OBJECTIVE:
Among the lines below, keep only those from the one containing "Turn this picture" through the one containing "floor_boss_slope = 1.2", and reproduce them exactly.

Dataset items:
======

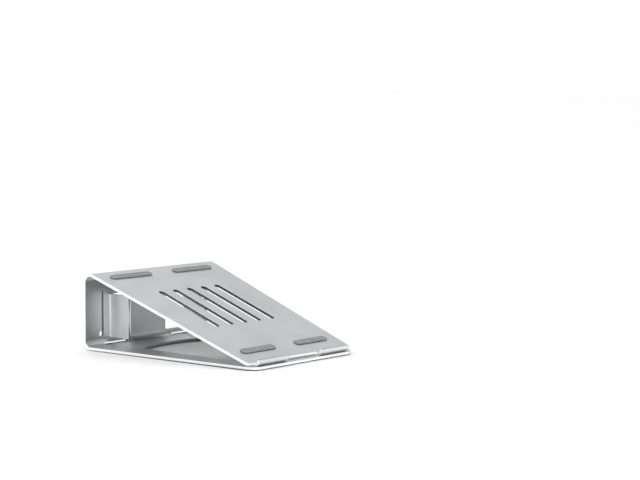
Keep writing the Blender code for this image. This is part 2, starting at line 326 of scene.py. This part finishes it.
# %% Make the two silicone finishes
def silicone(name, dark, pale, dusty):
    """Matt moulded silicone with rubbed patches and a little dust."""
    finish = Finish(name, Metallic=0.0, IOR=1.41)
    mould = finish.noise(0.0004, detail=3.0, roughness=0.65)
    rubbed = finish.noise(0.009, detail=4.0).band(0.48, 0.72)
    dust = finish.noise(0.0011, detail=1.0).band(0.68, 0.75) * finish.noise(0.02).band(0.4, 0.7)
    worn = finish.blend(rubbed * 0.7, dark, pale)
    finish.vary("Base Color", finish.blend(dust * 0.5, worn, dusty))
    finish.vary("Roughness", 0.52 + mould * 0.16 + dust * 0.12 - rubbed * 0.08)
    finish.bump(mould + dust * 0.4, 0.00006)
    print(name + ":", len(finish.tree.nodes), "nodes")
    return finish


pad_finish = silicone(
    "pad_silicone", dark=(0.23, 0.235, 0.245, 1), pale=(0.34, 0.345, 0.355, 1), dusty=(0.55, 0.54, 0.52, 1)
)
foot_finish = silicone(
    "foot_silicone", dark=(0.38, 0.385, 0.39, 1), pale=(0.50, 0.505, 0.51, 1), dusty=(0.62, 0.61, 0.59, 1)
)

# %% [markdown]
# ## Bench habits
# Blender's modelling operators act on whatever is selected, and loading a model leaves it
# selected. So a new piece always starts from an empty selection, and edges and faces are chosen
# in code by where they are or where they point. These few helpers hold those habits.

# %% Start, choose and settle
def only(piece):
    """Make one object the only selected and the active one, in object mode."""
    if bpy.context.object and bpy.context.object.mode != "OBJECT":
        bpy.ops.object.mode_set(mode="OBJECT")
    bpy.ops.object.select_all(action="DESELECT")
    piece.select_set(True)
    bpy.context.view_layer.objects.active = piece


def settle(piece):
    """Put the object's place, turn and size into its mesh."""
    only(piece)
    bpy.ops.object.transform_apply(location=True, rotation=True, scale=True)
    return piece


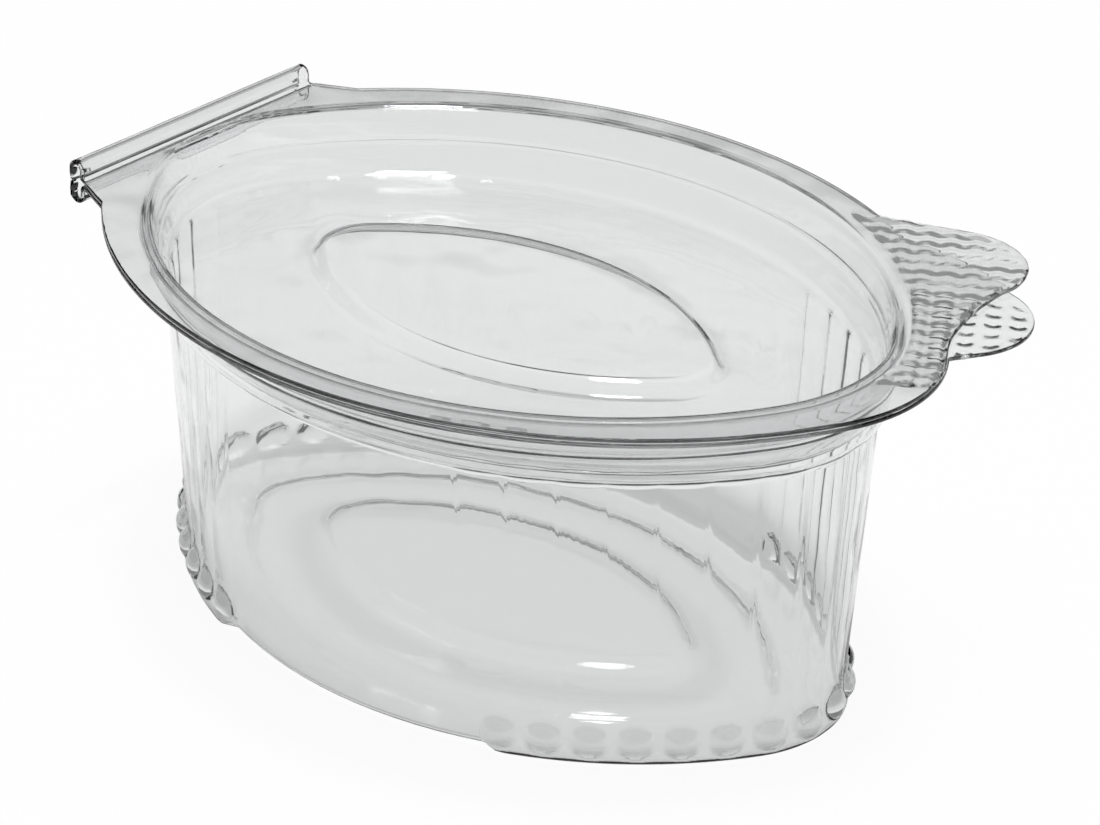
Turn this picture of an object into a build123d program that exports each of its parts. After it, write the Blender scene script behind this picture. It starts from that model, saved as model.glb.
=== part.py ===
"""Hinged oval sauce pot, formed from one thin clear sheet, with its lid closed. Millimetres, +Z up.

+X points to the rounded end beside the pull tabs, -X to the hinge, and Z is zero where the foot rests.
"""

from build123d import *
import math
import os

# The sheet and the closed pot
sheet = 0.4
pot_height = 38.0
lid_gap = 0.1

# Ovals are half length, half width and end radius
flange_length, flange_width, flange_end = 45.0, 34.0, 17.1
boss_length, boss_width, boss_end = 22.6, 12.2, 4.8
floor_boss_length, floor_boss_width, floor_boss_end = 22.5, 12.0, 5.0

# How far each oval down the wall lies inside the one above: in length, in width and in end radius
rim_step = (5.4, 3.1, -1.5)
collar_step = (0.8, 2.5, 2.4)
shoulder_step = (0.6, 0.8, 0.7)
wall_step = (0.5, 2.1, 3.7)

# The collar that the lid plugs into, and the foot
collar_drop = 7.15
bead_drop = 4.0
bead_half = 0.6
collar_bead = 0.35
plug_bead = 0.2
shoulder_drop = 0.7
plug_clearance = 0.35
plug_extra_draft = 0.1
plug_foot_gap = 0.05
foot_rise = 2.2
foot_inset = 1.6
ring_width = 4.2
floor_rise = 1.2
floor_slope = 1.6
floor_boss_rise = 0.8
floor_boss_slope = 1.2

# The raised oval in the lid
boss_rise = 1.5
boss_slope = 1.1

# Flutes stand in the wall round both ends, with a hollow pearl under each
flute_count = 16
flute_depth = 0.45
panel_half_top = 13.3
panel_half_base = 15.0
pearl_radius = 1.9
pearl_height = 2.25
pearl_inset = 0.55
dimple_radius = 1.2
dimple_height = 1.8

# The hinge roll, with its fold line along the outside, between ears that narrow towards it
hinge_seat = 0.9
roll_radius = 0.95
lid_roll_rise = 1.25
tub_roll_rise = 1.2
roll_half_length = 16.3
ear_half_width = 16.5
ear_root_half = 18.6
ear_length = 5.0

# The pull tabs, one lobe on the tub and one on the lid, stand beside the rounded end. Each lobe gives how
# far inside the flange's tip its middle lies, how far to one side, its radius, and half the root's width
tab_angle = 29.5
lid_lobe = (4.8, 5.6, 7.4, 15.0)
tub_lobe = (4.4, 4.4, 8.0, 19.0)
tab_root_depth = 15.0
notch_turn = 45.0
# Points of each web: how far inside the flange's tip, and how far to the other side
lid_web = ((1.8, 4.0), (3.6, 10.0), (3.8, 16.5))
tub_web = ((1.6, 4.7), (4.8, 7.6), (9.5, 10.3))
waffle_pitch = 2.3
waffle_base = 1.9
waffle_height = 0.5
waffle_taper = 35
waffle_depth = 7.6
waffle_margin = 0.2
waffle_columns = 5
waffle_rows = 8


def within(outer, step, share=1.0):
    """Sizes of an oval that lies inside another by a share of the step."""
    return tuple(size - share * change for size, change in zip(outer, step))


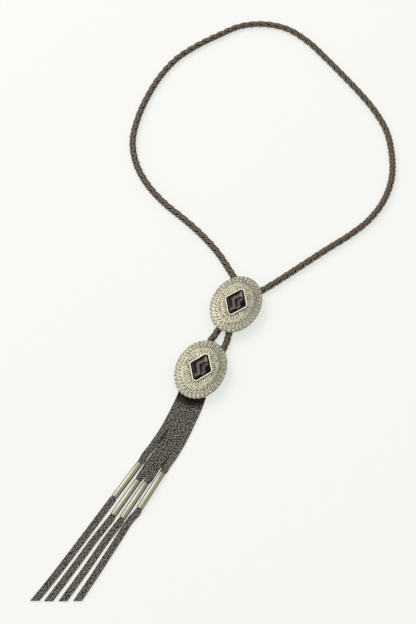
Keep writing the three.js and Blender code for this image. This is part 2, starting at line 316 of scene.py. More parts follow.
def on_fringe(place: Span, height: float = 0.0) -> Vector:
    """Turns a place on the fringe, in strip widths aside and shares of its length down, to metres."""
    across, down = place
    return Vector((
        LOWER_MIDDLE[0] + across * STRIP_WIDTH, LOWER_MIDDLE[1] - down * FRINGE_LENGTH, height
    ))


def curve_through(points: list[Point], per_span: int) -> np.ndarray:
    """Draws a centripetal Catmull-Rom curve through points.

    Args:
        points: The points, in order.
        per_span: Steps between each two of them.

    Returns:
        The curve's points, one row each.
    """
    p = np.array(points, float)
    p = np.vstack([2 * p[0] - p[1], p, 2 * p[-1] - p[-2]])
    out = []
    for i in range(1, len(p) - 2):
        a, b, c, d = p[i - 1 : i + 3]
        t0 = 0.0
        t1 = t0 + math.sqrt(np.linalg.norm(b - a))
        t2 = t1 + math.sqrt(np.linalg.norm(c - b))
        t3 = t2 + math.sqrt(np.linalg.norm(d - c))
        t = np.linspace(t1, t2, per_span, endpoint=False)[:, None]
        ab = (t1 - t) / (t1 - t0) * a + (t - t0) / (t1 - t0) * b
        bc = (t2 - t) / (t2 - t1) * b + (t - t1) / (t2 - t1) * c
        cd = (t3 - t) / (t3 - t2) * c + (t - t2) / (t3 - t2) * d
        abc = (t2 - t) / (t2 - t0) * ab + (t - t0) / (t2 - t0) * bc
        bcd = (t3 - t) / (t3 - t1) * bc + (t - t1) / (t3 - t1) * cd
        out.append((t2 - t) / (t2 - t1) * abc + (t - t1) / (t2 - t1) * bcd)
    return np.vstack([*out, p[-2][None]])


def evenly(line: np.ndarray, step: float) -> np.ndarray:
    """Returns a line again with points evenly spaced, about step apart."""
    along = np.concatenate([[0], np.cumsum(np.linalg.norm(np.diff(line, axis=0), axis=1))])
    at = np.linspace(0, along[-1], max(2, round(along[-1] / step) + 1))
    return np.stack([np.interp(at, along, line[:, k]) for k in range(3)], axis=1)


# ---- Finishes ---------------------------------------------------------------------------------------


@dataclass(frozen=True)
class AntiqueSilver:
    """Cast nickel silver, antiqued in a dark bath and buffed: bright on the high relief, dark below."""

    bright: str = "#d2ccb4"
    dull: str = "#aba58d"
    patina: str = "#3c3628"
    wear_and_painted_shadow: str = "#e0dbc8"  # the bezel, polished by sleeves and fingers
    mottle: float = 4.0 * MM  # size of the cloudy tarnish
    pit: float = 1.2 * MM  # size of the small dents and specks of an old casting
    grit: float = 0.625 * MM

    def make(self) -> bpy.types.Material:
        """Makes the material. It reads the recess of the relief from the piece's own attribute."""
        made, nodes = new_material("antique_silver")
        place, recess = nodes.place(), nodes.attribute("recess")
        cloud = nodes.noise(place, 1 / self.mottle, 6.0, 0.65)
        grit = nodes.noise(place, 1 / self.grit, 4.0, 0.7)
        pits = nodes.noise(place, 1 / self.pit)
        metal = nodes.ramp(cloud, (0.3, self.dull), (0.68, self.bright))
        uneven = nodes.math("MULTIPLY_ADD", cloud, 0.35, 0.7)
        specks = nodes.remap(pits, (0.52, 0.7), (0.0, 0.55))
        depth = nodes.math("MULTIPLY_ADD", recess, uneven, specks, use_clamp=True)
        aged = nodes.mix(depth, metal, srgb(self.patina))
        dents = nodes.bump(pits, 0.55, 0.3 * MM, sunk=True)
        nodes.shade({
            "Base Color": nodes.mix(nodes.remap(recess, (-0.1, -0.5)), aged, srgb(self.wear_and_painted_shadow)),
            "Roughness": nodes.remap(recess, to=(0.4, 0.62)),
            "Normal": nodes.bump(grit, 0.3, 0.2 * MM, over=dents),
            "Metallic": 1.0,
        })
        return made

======

COMPLETED TASK:
Turn this picture of an object into a build123d program that exports each of its parts. After it, write the Blender scene script behind this picture. It starts from that model, saved as model.glb.
=== part.py ===
"""Hinged oval sauce pot, formed from one thin clear sheet, with its lid closed. Millimetres, +Z up.

+X points to the rounded end beside the pull tabs, -X to the hinge, and Z is zero where the foot rests.
"""

from build123d import *
import math
import os

# The sheet and the closed pot
sheet = 0.4
pot_height = 38.0
lid_gap = 0.1

# Ovals are half length, half width and end radius
flange_length, flange_width, flange_end = 45.0, 34.0, 17.1
boss_length, boss_width, boss_end = 22.6, 12.2, 4.8
floor_boss_length, floor_boss_width, floor_boss_end = 22.5, 12.0, 5.0

# How far each oval down the wall lies inside the one above: in length, in width and in end radius
rim_step = (5.4, 3.1, -1.5)
collar_step = (0.8, 2.5, 2.4)
shoulder_step = (0.6, 0.8, 0.7)
wall_step = (0.5, 2.1, 3.7)

# The collar that the lid plugs into, and the foot
collar_drop = 7.15
bead_drop = 4.0
bead_half = 0.6
collar_bead = 0.35
plug_bead = 0.2
shoulder_drop = 0.7
plug_clearance = 0.35
plug_extra_draft = 0.1
plug_foot_gap = 0.05
foot_rise = 2.2
foot_inset = 1.6
ring_width = 4.2
floor_rise = 1.2
floor_slope = 1.6
floor_boss_rise = 0.8
floor_boss_slope = 1.2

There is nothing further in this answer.